Starting from the line that contains "if empty is", copy every line exactly until the line that contains "for node in", which is also included.

===== Material =====

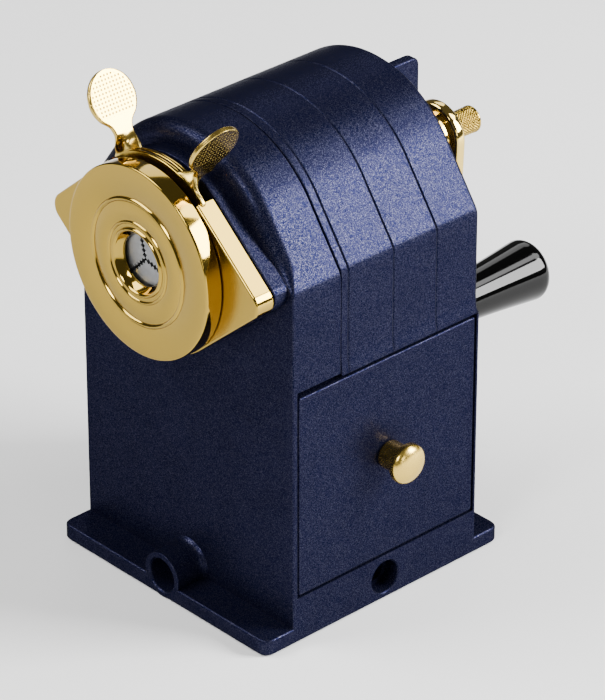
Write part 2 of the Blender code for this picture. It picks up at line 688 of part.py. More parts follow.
def cover_disc(gold):
    """A cup with a rounded rim: it covers the jaws and plugs into the housing's pocket."""
    back = HOUSING_FRONT - 0.15
    profile = [(HOLE_R, DISC_FRONT + DISC_FACE_T), (HOLE_R, DISC_FRONT + 1.0),
               (HOLE_R + 0.4, DISC_FRONT + 0.35), (HOLE_RIM_R, DISC_FRONT),
               (DISC_R - 0.35, DISC_FRONT), (DISC_R, DISC_FRONT + 0.35), (DISC_R, back - 0.25),
               (DISC_R - 0.25, back), (POCKET_R - FIT_GAP, back),
               (POCKET_R - FIT_GAP, back + SPIGOT_L), (DISC_CAVITY, back + SPIGOT_L),
               (DISC_CAVITY, DISC_FRONT + DISC_FACE_T)]
    disc = turned("cover_disc", profile, gold, steps=44, closed=True)
    cut(disc, block("disc_notch", (-NOTCH_HALF, NOTCH_HALF), (back + 0.01, back + 3),
                    (AXIS_Z + NOTCH_FROM, AXIS_Z + 30)))
    return disc


def jaw_places(radius):
    """Name, X and Z of the three jaws' pins, a third of a turn apart."""
    found = []
    for name, turn in (("a", 90.0), ("b", 210.0), ("c", 330.0)):
        x, z = polar(radius, radians(turn))
        found.append((name, x, AXIS_Z + z))
    return found


def jaw(name, turn, steel):
    """A flat jaw: a wedge up to the axis, a pivot hole and a tail with a drive pin."""
    near = JAW_EDGE / sin(radians(60))
    low = radians(-105)
    high = radians(15)
    side = radians(60)
    tip = polar(near, low + side)
    offset_low = (-sin(low) * JAW_EDGE, cos(low) * JAW_EDGE)
    reach_low = polar(8.0, low)
    outline = [tip, (reach_low[0] + offset_low[0], reach_low[1] + offset_low[1])]
    for i in range(7):
        angle = radians(-95 + 78 * i / 6)
        outline.append(polar(JAW_REACH, angle))
    outline += [(12.4, -JAW_TAIL_HALF), (JAW_DRIVE + 1.0, -JAW_TAIL_HALF), (JAW_DRIVE + 1.5, -1.2),
                (JAW_DRIVE + 1.5, 1.2), (JAW_DRIVE + 1.0, JAW_TAIL_HALF)]
    offset_high = JAW_EDGE / cos(high)
    outline.append(((JAW_TAIL_HALF + offset_high) / tan(high), JAW_TAIL_HALF))
    turned_points = []
    for x, z in outline:
        radius = hypot(x, z)
        angle = atan2(z, x) + turn
        turned_points.append((radius * cos(angle), AXIS_Z + radius * sin(angle)))
    plate = prism("jaw_" + name, turned_points, JAW_FRONT, JAW_FRONT + JAW_T, steel)
    px, pz = polar(JAW_PIVOT, turn)
    dx, dz = polar(JAW_DRIVE, turn)
    cut(plate, rod("jaw_hole_" + name, JAW_PIN_R + RUN_GAP, JAW_FRONT - 1, JAW_FRONT + JAW_T + 1,
                   centre=(px, AXIS_Z + pz), steps=16))
    add(plate, rod("jaw_drive_" + name, 0.9, JAW_FRONT + 0.5, LEVER_FRONT_FRONT + LEVER_T,
                   centre=(dx, AXIS_Z + dz), steps=12))
    return plate


def lever(name, side, ring_front, gold, with_slots):
    """A ring about the pencil, a crest, a neck twisted a quarter turn and a finger pad."""
    lean = radians(90) - side * radians(LEVER_ANGLE)
    far = radians(90) + side * radians(22)
    near = lean - side * radians(6.5)
    steps = 48
    outline = []
    low, high = min(near, far), max(near, far)
    for i in range(11):
        outline.append(polar(LEVER_CREST, low + (high - low) * i / 10))
    rest = 2 * pi - (high - low)
    for i in range(1, steps - 10):
        outline.append(polar(LEVER_OUT, high + rest * i / (steps - 10)))
    plate = prism(name, [(x, AXIS_Z + z) for x, z in outline], ring_front, ring_front + LEVER_T, gold)
    radial = Vector((cos(lean), 0, sin(lean)))
    tangent = Vector((-sin(lean), 0, cos(lean)))
    loops = []
    sections = 9
    start, end = LEVER_CREST + 0.6, PAD_DIST - PAD_R + 2.0
    for i in range(-1, sections):
        share = i / (sections - 1) if i >= 0 else -2.4 / (end - start)
        ease = share * share * (3 - 2 * share) if i >= 0 else 0.0
        turn = ease * pi / 2 * side
        wide = tangent * cos(turn) + Vector((0, 1, 0)) * sin(turn)
        thick = wide.cross(radial)
        y = ring_front + LEVER_T / 2 + (PAD_Y - ring_front - LEVER_T / 2) * ease
        half_t = (LEVER_T / 2 + (PAD_T - LEVER_T) / 2 * ease) - 0.02
        centre = Vector((0, depth(y), AXIS_Z)) + radial * (start + (end - start) * share)
        loops.append([centre + wide * (a * NECK_HALF) + thick * (b * half_t)
                      for a, b in ((1, 1), (-1, 1), (-1, -1), (1, -1))])
    neck = skin(name + "_neck", loops)
    pad_centre = Vector((0, depth(PAD_Y), AXIS_Z)) + radial * PAD_DIST
    disc = circle(PAD_R, 28)
    faces = []
    for half in (-PAD_T / 2, PAD_T / 2):
        faces.append([pad_centre + tangent * half + radial * u + Vector((0, v, 0)) for u, v in disc])
    pad = skin(name + "_pad", faces)
    add(plate, neck, pad)
    cut(plate, rod(name + "_eye", LEVER_IN, ring_front - 1, ring_front + LEVER_T + 1, steps=40))
    if with_slots:
        for slot_name, turn in (("a", 90.0), ("b", 210.0), ("c", 330.0)):
            cut(plate, drive_slot(name + slot_name, radians(turn), ring_front))
    return plate


def drive_slot(name, turn, ring_front):
    """A slot along the radius, wide enough for a jaw's drive pin."""
    half = 0.9 + RUN_GAP
    near, far = JAW_DRIVE - 2.2, JAW_DRIVE + 1.3
    corners = ((near, -half), (far, -half), (far, half), (near, half))
    outline = [(x * cos(turn) - z * sin(turn), AXIS_Z + x * sin(turn) + z * cos(turn)) for x, z in corners]
    return prism("slot_" + name, outline, ring_front - 1, ring_front + LEVER_T + 1)


def coil_spring(name, x, steel):
    """A round-wire compression spring between the bulkhead and the rod's collar."""
    start = BULK_DEPTH + 0.6 + SPRING_WIRE
    end = COLLAR_Y - FIT_GAP - SPRING_WIRE
    per_turn = 10
    total = SPRING_TURNS * per_turn
    loops = []
    for i in range(total + 1):
        angle = 2 * pi * i / per_turn
        out = Vector((cos(angle), 0, sin(angle)))
        centre = Vector((x, depth(start + (end - start) * i / total), AXIS_Z)) + out * SPRING_R
        loops.append([centre + out * (SPRING_WIRE * a) + Vector((0, SPRING_WIRE * b, 0))
                      for a, b in ((1, 0), (0, 1), (-1, 0), (0, -1))])
    return skin(name, loops, steel)


def carriage(gold, steel, bronze):
    pieces = [chuck_housing(gold), cover_disc(gold)]
    for word, side in (("left", -1), ("right", 1)):
        place = (side * ROD_X, AXIS_Z)
        pieces.append(rod("guide_rod_" + word, ROD_R, ROD_START, ROD_END, steel, centre=place, steps=20, edge=0.3))
        pieces.append(tube("rod_collar_" + word, ROD_R + 0.15, COLLAR_R, COLLAR_Y, COLLAR_Y + COLLAR_T,
                           steel, centre=place, steps=20))
        tube("guide_bush_" + word, ROD_R + RUN_GAP, bush_outer(), -BOSS_OUT + 0.2, BULK_DEPTH, bronze,
             centre=place, steps=24)
        coil_spring("return_spring_" + word, side * ROD_X, steel)
    for name, x, z in jaw_places(JAW_PIVOT):
        pieces.append(rod("jaw_pin_" + name, JAW_PIN_R, JAW_FRONT - 0.2, HOUSING_BACK - 0.1, steel,
                          centre=(x, z), steps=14))
    return pieces


# ---------------------------------------------------------------- assembly

def build():
    clear_scene()
    paint = finish_material("Navy powder coat", (0.010, 0.014, 0.050), 0.45, 0.3)
    gold = finish_material("Polished gold plate", (0.76, 0.56, 0.22), 0.12, 1.0)
    steel = finish_material("Bright steel", (0.55, 0.55, 0.56), 0.3, 1.0)
    dark = finish_material("Blackened steel", (0.06, 0.06, 0.065), 0.45, 1.0)
    bronze = finish_material("Sintered bronze", (0.42, 0.26, 0.12), 0.4, 1.0)
    alloy = finish_material("Cast zinc alloy", (0.36, 0.36, 0.37), 0.5, 1.0)
    plastic = finish_material("Moulded grey ABS", (0.035, 0.038, 0.045), 0.5, 0.0)
    black = finish_material("Glossy black phenolic", (0.006, 0.006, 0.006), 0.08, 0.0)

    main_body(paint)
    rear_hood(paint)
    ring_gear(steel)
    base_plate(dark, steel)
    bush_r = SHAFT_R + RUN_GAP
    tube("rear_bush", bush_r, bush_r + BUSH_WALL, DEPTH - REAR_WALL, DEPTH + BEARING_OUT, bronze, steps=32)

    drawer_joint = joint_empty("drawer_joint", (HALF_W, KNOB_Y, KNOB_Z))
    hang(drawer_joint, *drawer(paint, gold, plastic, steel))

    crank_joint = joint_empty("crank_joint", (0, DEPTH, AXIS_Z))
    shaft, washer, arm, pin, handle = crank_parts(gold, steel, black)
    hang(crank_joint, cutter_head(alloy), shaft, washer, arm, pin, cutter_arbor(steel))
    handle_joint = joint_empty("handle_joint", (0, HANDLE_START, AXIS_Z - CRANK_THROW), crank_joint)
    hang(handle_joint, handle)
    centre = cutter_frame(apex_distance((CUTTER_START + CUTTER_END) / 2))[0]
    cutter_joint = joint_empty("cutter_joint", (0, centre.y - FRONT_Y, centre.z), crank_joint)
    hang(cutter_joint, helical_cutter(steel), pinion_gear(steel))
    stop_joint = joint_empty("stop_joint", (0, ADJUST_START, AXIS_Z), crank_joint)
    knob, stop = adjuster(gold, steel)
    hang(stop_joint, stop)
    adjuster_joint = joint_empty("adjuster_joint", (0, ADJUST_START, AXIS_Z), stop_joint)
    hang(adjuster_joint, knob)

    carriage_joint = joint_empty("carriage_joint", (0, HOUSING_BACK, AXIS_Z))
    carried = carriage(gold, steel, bronze)
    hang(carriage_joint, *carried)
    for word, side, ring_front, slots in (("left", -1, LEVER_REAR_FRONT, False),
                                          ("right", 1, LEVER_FRONT_FRONT, True)):
        lever_joint = joint_empty(word + "_lever_joint", (0, ring_front, AXIS_Z), carriage_joint)
        hang(lever_joint, lever(word + "_lever", side, ring_front, gold, slots))
    for (name, x, z), turn in zip(jaw_places(JAW_PIVOT), (90.0, 210.0, 330.0)):
        jaw_joint = joint_empty(f"jaw_{name}_joint", (x, JAW_FRONT, z), carriage_joint)
        hang(jaw_joint, jaw(name, radians(turn), steel))


build()
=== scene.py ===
"""Looks of a hand-cranked desk pencil sharpener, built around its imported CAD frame.

Lengths in the helpers are millimetres in the row frame: -Y is the front, +X the drawer's side,
+Z up. Every new piece is a surface evaluated over two parameters with numpy, and its rule is
given in words above it. Places and sizes come from the boxes of the CAD nodes.
"""

from math import asin, cos, pi, radians, sin

import bmesh
import bpy
import numpy as np
from mathutils import Matrix, Vector


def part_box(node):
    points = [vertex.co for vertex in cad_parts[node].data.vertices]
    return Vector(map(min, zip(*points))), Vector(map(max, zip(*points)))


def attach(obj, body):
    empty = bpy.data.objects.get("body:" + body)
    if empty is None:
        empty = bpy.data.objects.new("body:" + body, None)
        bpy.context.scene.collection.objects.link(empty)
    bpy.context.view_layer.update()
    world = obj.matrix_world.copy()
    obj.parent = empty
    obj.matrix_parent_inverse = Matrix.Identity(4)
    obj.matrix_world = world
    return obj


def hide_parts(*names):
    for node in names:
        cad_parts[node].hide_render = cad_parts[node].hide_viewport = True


bl_info = {
    "name": "Desk pencil sharpener",
    "version": (1, 0, 0),
    "blender": (4, 5, 0),
    "location": "3D View > Sidebar > Sharpener",
    "description": "Dresses a pencil sharpener's CAD frame piece by piece",
    "category": "Object",
}

MM = 0.001
CLAMP_Z = 4.8  # height of the two clamp sockets
CLAMP_BORE = 3.5  # radius of the sockets' bores
CLAMP_DEPTH = 13.0
TUBE_R = 4.85  # outside radius of the front socket's tube
TUBE_FOOT_R = 5.7  # where the tube flares into the wall
BODY_WALL = 3.2
PANEL_GAP = 0.45  # round the drawer's front panel
SEAT_GAP = 0.3  # between fastened pieces
NOTCH = 12.5  # half width and height of the notch that clears the levers
LEVER_LEAN = radians(28.0)  # each lever's lean from upright, seen from the front
PAD_OUT = 30.3  # a pad's centre from the pencil's axis
DRIVE_R = 14.8  # a jaw's drive post from the pencil's axis
JAW_TURNS = (90.0, 210.0, 330.0)  # degrees round the pencil's axis

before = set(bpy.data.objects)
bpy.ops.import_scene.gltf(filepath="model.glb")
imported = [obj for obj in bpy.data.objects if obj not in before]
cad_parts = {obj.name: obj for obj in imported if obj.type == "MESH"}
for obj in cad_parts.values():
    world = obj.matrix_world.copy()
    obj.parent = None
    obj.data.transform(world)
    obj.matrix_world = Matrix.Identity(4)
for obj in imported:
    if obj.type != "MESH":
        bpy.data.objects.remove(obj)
cut_forms = []


# ---------------- numbers and outlines

def box_mm(node):
    low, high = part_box(node)
    return np.array(low) / MM, np.array(high) / MM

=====

Solution to this exercise:
    if empty is None:
        empty = bpy.data.objects.new("body:" + body, None)
        bpy.context.scene.collection.objects.link(empty)
    bpy.context.view_layer.update()
    world = obj.matrix_world.copy()
    obj.parent = empty
    obj.matrix_parent_inverse = Matrix.Identity(4)
    obj.matrix_world = world
    return obj


def hide_parts(*names):
    for node in names:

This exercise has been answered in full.